Bloomberg: Neiman Marcus Mulling Bankruptcy Filing

[Editor’s Note: This story has been updated with a comment from Neiman Marcus Group]

Neiman Marcus has reportedly been talking with lenders about filing for bankruptcy, people familiar with the matter told Bloomberg. No formal decisions have been made, but the luxury retailer has reportedly held initial discussions regarding a potential bankruptcy loan that would keep it running while the company works to ease its $4.6 billion debt load.

“Most businesses today are facing some degree of disruption from the unprecedented global economic environment resulting from the COVID-19 pandemic,” said a Neiman Marcus Group spokesperson in a statement. “We are evaluating all courses of action to preserve our financial strength so that we may continue serving our customers and associates, and being a great partner to luxury brands globally. Our priority has been and will always be to ensure stability for our associates and brand partners.” 

Like many other retailers, Neiman Marcus has temporarily closed its stores in response to the COVID-19 pandemic. This is in addition to the upcoming permanent closure of most of the retailer’s off-price Last Call stores, which are scheduled to shut down as part of an emphasis on full-price sales.


Despite these setbacks, the plans for Neiman Marcus remain fluid and could change depending on market conditions, according to people familiar with the matter. The company’s e-Commerce sites are still operational, and the retailer recently launched a new styling tool designed to help with remote purchasing.

The retailer also created new roles at the store and regional levels that “transcend a single product transaction” by emphasizing the experiential side of retailing, including dining, client services, hospitality and alterations. Associates also have had their capabilities enhanced with new digital clienteling tools that assist them on the sales floor.

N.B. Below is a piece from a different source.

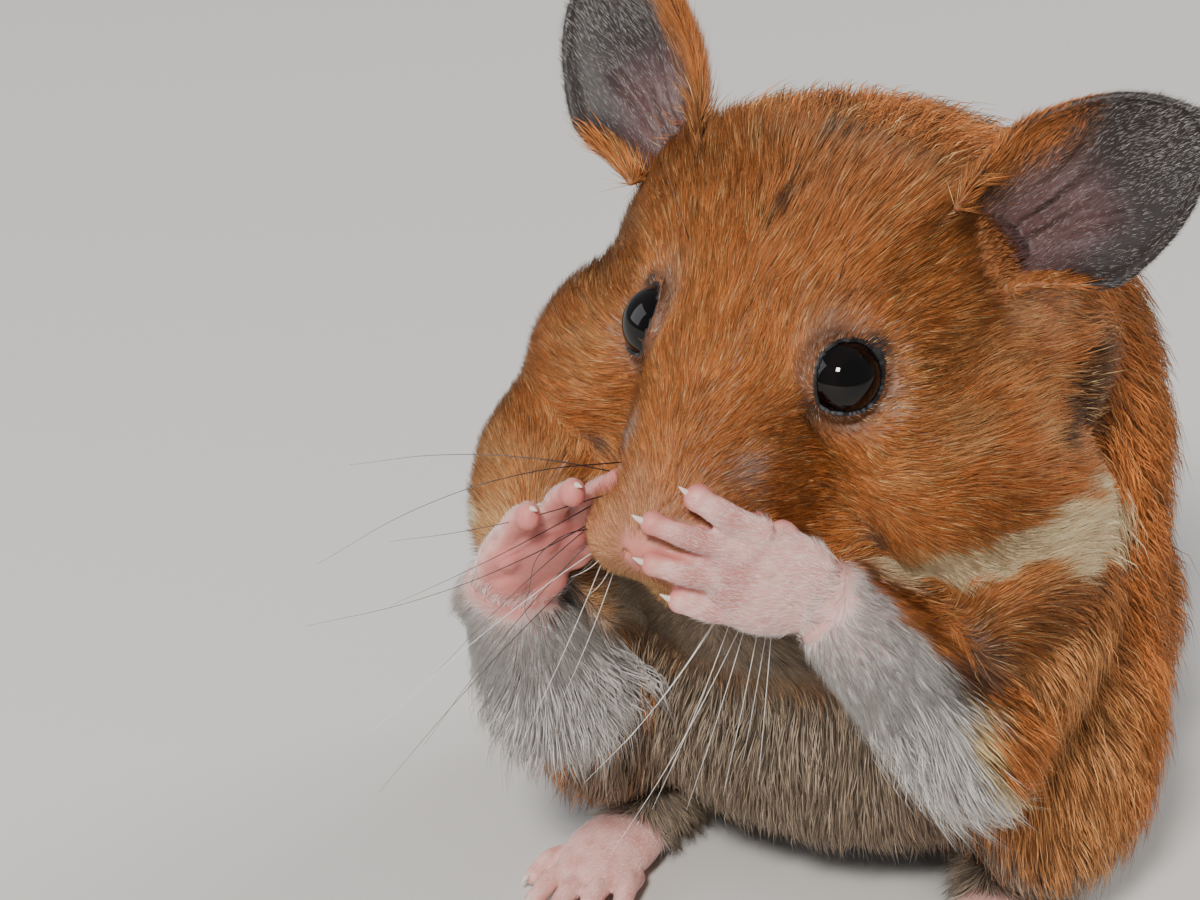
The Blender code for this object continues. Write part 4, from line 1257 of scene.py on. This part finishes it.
# root, reach and sag
DARK_RIGHT = (
    ((4.8, 5.6, 3.4), (21.5, -11.0, 0.6), -2.2), ((5.7, 5.0, 0.2), (18.6, -7.4, -5.6), 0.4),
    ((5.0, 4.0, -0.4), (22.6, -12.6, -4.8), 1.6), ((5.6, 5.0, -1.0), (14.4, -8.6, -10.0), -0.6),
    ((5.4, 6.4, -2.0), (14.0, -12.0, -14.4), -1.2), ((4.2, 3.2, -2.0), (15.0, -17.0, -15.4), -0.8),
    ((5.0, 3.6, 1.6), (19.8, -4.6, -1.8), 0.6), ((5.8, 7.0, 0.8), (24.5, -2.0, 2.2), -1.4),
)
CLEAR_RIGHT = (
    ((4.6, 4.4, -2.6), (16.0, -15.0, -11.0), -0.8), ((5.0, 3.0, -3.0), (7.6, -9.0, -15.3), 0.4),
    ((3.4, 1.6, -1.0), (6.0, -0.8, -3.4), 0.5), ((3.6, 2.2, -2.2), (5.6, 0.2, -6.0), 0.7),
    ((4.4, 4.0, -3.4), (5.4, -5.0, -12.0), 0.5),
)
CURLED_RIGHT = (
    (5.0, 3.0, -1.0), (7.2, 0.0, -0.6), (10.7, -0.4, -7.0),
    (11.1, -0.4, -10.2), (9.4, 0.0, -10.9), (5.8, 0.0, -7.9),
)
CLEAR_LEFT = (
    ((4.0, 7.5, -6.0), (-2.0, -8.5, -16.5), 1.5), ((4.8, 9.5, -6.5), (1.0, -10.5, -21.0), 1.5),
    ((4.4, 7.0, -5.8), (3.2, -7.4, -18.0), 0.8), ((5.0, 8.0, -6.0), (5.0, -5.6, -19.0), 0.6),
    ((5.4, 8.6, -6.2), (7.0, -3.5, -18.6), 0.4), ((5.8, 9.0, -6.2), (9.0, -1.5, -18.0), 0.2),
    ((4.2, 6.4, -5.6), (0.2, -5.6, -14.0), 0.8), ((5.6, 9.4, -6.6), (6.0, 1.0, -19.5), 0.2),
)
BROW_HAIR = ((6.2, 20.5, 12.0), (8.6, 21.6, 19.5), -0.3)
groups = {
    "whiskers_right": [whisker(bowed(*row), -1, DARK_RADIUS, DARK) for row in DARK_RIGHT]
    + [whisker(bowed(*row), -1, CLEAR_RIGHT_RADIUS, CLEAR) for row in CLEAR_RIGHT]
    + [whisker(CURLED_RIGHT, -1, CURLED_RADIUS, DARK), whisker(bowed(*BROW_HAIR), -1, BROW_RADIUS, DARK)],
    "whiskers_left": [whisker(bowed(*row), 1, CLEAR_LEFT_RADIUS, CLEAR) for row in CLEAR_LEFT]
    + [whisker(bowed(*BROW_HAIR), 1, BROW_RADIUS, DARK)],
}
for name, group in groups.items():
    group = join(group, name)
    group.data.materials.clear()
    group.data.materials.append(finish)
    group.data.shade_smooth()
    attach(group, "root")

However, Neiman Marcus still has much work ahead if the retailer hopes to once again become profitable, and even if it avoids bankruptcy there will still be cuts. The retailer expects to eliminate approximately 500 roles in the Last Call business over the course of 2020, along with 250 “non-selling associates” across all stores. Additionally, the company’s in-store and online teams have been united under one leader to streamline operations.